Copy every record word for word.

* start *

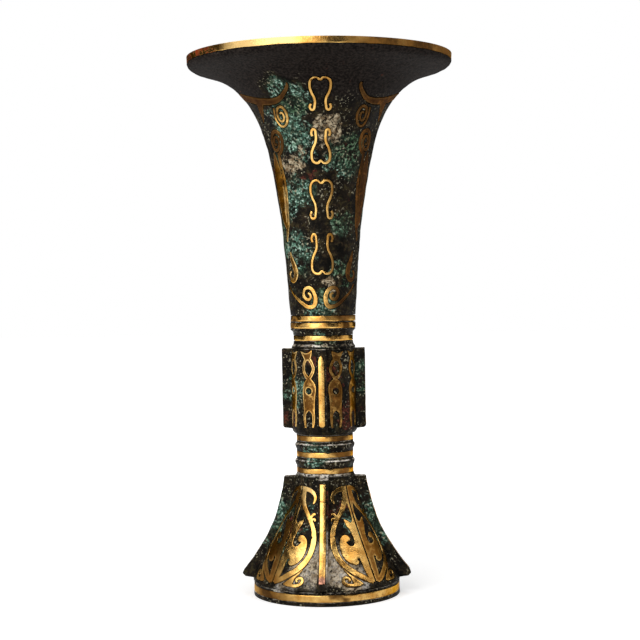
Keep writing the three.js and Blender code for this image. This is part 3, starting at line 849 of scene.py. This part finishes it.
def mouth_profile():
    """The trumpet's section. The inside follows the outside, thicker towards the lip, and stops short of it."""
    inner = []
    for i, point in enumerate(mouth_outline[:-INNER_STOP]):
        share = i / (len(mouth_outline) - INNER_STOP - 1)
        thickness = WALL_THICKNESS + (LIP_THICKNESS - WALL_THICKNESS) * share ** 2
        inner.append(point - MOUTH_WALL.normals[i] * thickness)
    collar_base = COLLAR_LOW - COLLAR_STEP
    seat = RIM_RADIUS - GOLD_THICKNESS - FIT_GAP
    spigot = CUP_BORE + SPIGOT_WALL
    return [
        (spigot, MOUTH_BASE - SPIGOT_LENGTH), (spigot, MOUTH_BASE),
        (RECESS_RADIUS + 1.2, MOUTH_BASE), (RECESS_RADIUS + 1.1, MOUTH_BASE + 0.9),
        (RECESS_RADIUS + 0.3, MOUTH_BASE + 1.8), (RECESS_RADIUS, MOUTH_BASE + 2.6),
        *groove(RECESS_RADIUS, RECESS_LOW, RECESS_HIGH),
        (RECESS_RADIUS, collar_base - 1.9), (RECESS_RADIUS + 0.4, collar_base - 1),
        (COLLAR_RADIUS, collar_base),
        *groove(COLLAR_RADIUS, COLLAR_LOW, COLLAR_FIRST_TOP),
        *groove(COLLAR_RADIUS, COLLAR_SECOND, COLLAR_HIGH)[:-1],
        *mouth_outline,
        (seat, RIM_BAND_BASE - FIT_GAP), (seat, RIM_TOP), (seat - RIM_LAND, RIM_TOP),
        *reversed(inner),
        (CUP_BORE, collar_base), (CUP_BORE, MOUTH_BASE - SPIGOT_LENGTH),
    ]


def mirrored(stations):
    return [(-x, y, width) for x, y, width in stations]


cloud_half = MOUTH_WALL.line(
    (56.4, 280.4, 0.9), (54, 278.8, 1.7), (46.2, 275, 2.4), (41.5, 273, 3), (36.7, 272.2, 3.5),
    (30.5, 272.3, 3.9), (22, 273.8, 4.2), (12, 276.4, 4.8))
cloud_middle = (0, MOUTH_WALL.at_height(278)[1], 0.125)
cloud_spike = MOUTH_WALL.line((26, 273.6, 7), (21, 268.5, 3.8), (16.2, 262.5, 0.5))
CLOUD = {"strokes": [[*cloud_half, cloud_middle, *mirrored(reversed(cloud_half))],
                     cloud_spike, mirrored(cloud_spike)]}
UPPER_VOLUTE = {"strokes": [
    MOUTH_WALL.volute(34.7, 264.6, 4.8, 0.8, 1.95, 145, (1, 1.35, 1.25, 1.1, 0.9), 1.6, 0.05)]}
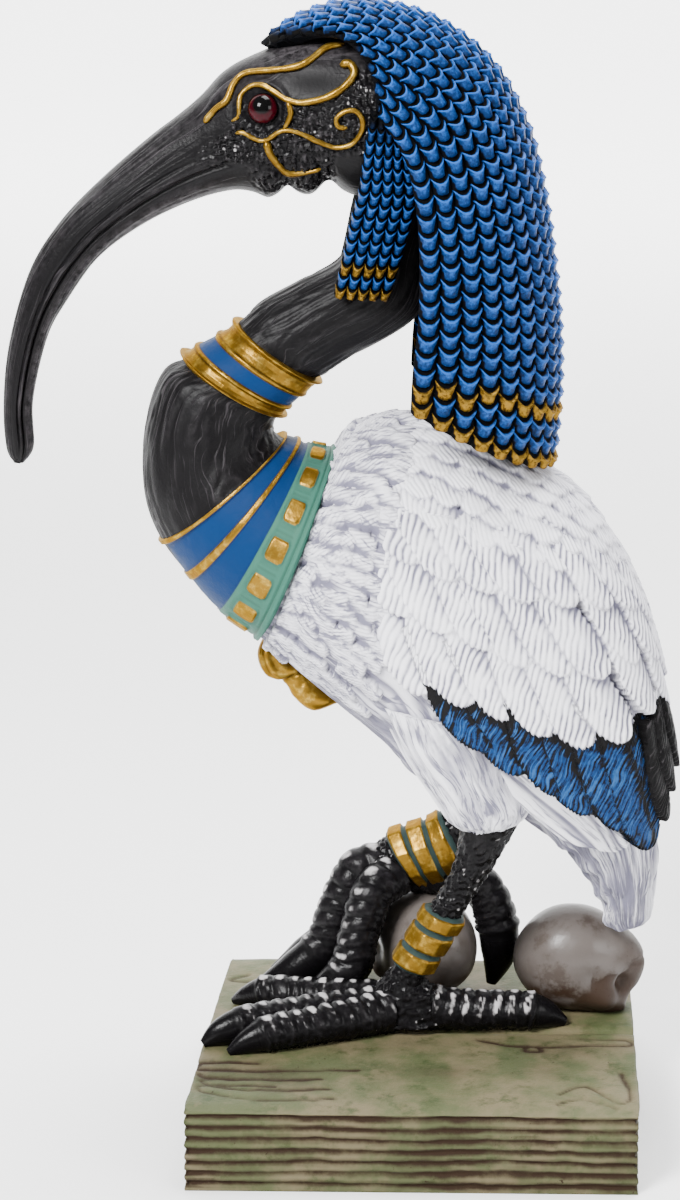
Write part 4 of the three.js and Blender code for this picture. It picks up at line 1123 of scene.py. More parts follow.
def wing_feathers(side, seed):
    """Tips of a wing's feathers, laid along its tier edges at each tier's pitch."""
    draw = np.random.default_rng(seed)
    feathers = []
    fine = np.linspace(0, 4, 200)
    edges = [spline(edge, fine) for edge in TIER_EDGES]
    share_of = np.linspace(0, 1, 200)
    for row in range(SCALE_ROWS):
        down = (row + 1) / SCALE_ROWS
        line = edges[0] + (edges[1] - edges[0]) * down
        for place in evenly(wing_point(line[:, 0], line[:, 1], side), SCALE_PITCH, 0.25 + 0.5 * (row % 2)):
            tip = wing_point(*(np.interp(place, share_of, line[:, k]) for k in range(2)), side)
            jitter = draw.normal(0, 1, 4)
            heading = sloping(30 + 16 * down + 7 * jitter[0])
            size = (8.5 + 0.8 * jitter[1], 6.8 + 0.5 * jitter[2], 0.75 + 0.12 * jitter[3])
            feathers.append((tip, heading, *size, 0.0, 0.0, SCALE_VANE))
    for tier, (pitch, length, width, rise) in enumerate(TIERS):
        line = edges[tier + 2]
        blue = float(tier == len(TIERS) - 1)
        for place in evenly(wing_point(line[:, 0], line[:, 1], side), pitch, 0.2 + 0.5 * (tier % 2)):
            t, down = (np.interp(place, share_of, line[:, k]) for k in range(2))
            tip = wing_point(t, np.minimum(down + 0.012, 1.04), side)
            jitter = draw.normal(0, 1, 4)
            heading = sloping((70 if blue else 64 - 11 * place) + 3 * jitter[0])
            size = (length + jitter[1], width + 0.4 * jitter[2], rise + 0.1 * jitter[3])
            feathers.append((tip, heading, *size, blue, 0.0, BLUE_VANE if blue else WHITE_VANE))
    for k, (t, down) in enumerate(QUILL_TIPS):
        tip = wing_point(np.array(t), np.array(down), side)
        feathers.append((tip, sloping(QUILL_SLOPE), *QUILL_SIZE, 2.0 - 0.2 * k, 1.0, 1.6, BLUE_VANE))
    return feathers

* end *

> **TASK RESPONSE**:
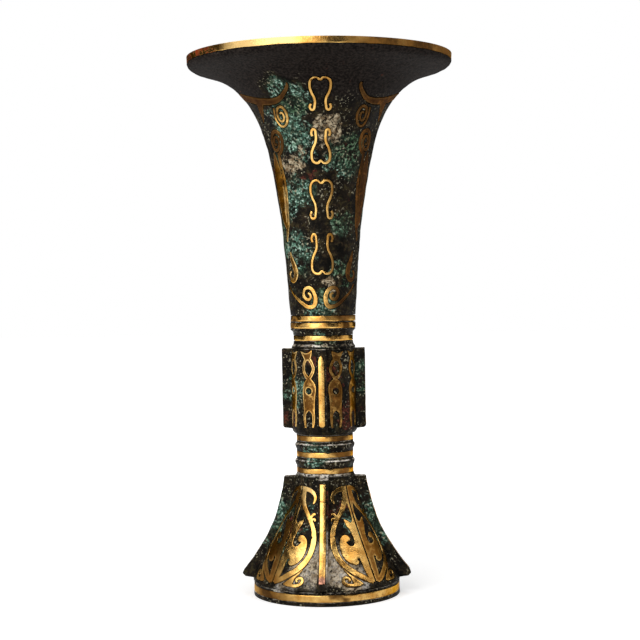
Keep writing the three.js and Blender code for this image. This is part 3, starting at line 849 of scene.py. This part finishes it.
def mouth_profile():
    """The trumpet's section. The inside follows the outside, thicker towards the lip, and stops short of it."""
    inner = []
    for i, point in enumerate(mouth_outline[:-INNER_STOP]):
        share = i / (len(mouth_outline) - INNER_STOP - 1)
        thickness = WALL_THICKNESS + (LIP_THICKNESS - WALL_THICKNESS) * share ** 2
        inner.append(point - MOUTH_WALL.normals[i] * thickness)
    collar_base = COLLAR_LOW - COLLAR_STEP
    seat = RIM_RADIUS - GOLD_THICKNESS - FIT_GAP
    spigot = CUP_BORE + SPIGOT_WALL
    return [
        (spigot, MOUTH_BASE - SPIGOT_LENGTH), (spigot, MOUTH_BASE),
        (RECESS_RADIUS + 1.2, MOUTH_BASE), (RECESS_RADIUS + 1.1, MOUTH_BASE + 0.9),
        (RECESS_RADIUS + 0.3, MOUTH_BASE + 1.8), (RECESS_RADIUS, MOUTH_BASE + 2.6),
        *groove(RECESS_RADIUS, RECESS_LOW, RECESS_HIGH),
        (RECESS_RADIUS, collar_base - 1.9), (RECESS_RADIUS + 0.4, collar_base - 1),
        (COLLAR_RADIUS, collar_base),
        *groove(COLLAR_RADIUS, COLLAR_LOW, COLLAR_FIRST_TOP),
        *groove(COLLAR_RADIUS, COLLAR_SECOND, COLLAR_HIGH)[:-1],
        *mouth_outline,
        (seat, RIM_BAND_BASE - FIT_GAP), (seat, RIM_TOP), (seat - RIM_LAND, RIM_TOP),
        *reversed(inner),
        (CUP_BORE, collar_base), (CUP_BORE, MOUTH_BASE - SPIGOT_LENGTH),
    ]


def mirrored(stations):
    return [(-x, y, width) for x, y, width in stations]


cloud_half = MOUTH_WALL.line(
    (56.4, 280.4, 0.9), (54, 278.8, 1.7), (46.2, 275, 2.4), (41.5, 273, 3), (36.7, 272.2, 3.5),
    (30.5, 272.3, 3.9), (22, 273.8, 4.2), (12, 276.4, 4.8))
cloud_middle = (0, MOUTH_WALL.at_height(278)[1], 0.125)
cloud_spike = MOUTH_WALL.line((26, 273.6, 7), (21, 268.5, 3.8), (16.2, 262.5, 0.5))
CLOUD = {"strokes": [[*cloud_half, cloud_middle, *mirrored(reversed(cloud_half))],
                     cloud_spike, mirrored(cloud_spike)]}
UPPER_VOLUTE = {"strokes": [
    MOUTH_WALL.volute(34.7, 264.6, 4.8, 0.8, 1.95, 145, (1, 1.35, 1.25, 1.1, 0.9), 1.6, 0.05)]}
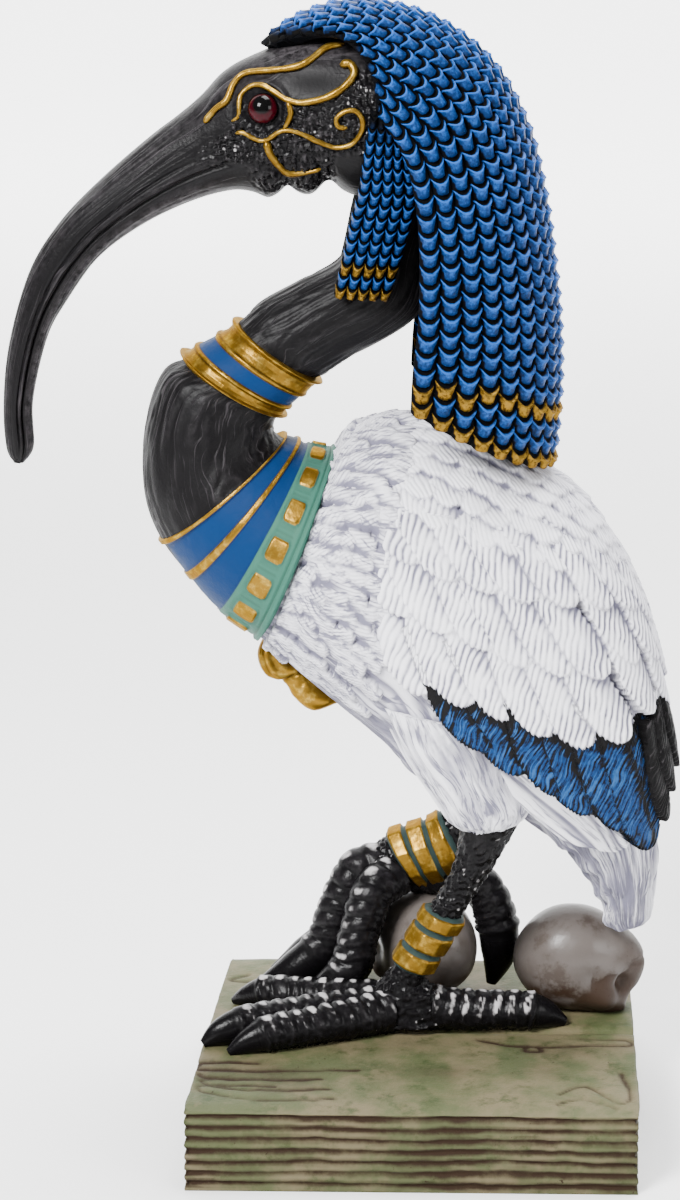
Write part 4 of the three.js and Blender code for this picture. It picks up at line 1123 of scene.py. More parts follow.
def wing_feathers(side, seed):
    """Tips of a wing's feathers, laid along its tier edges at each tier's pitch."""
    draw = np.random.default_rng(seed)
    feathers = []
    fine = np.linspace(0, 4, 200)
    edges = [spline(edge, fine) for edge in TIER_EDGES]
    share_of = np.linspace(0, 1, 200)
    for row in range(SCALE_ROWS):
        down = (row + 1) / SCALE_ROWS
        line = edges[0] + (edges[1] - edges[0]) * down
        for place in evenly(wing_point(line[:, 0], line[:, 1], side), SCALE_PITCH, 0.25 + 0.5 * (row % 2)):
            tip = wing_point(*(np.interp(place, share_of, line[:, k]) for k in range(2)), side)
            jitter = draw.normal(0, 1, 4)
            heading = sloping(30 + 16 * down + 7 * jitter[0])
            size = (8.5 + 0.8 * jitter[1], 6.8 + 0.5 * jitter[2], 0.75 + 0.12 * jitter[3])
            feathers.append((tip, heading, *size, 0.0, 0.0, SCALE_VANE))
    for tier, (pitch, length, width, rise) in enumerate(TIERS):
        line = edges[tier + 2]
        blue = float(tier == len(TIERS) - 1)
        for place in evenly(wing_point(line[:, 0], line[:, 1], side), pitch, 0.2 + 0.5 * (tier % 2)):
            t, down = (np.interp(place, share_of, line[:, k]) for k in range(2))
            tip = wing_point(t, np.minimum(down + 0.012, 1.04), side)
            jitter = draw.normal(0, 1, 4)
            heading = sloping((70 if blue else 64 - 11 * place) + 3 * jitter[0])
            size = (length + jitter[1], width + 0.4 * jitter[2], rise + 0.1 * jitter[3])
            feathers.append((tip, heading, *size, blue, 0.0, BLUE_VANE if blue else WHITE_VANE))
    for k, (t, down) in enumerate(QUILL_TIPS):
        tip = wing_point(np.array(t), np.array(down), side)
        feathers.append((tip, sloping(QUILL_SLOPE), *QUILL_SIZE, 2.0 - 0.2 * k, 1.0, 1.6, BLUE_VANE))
    return feathers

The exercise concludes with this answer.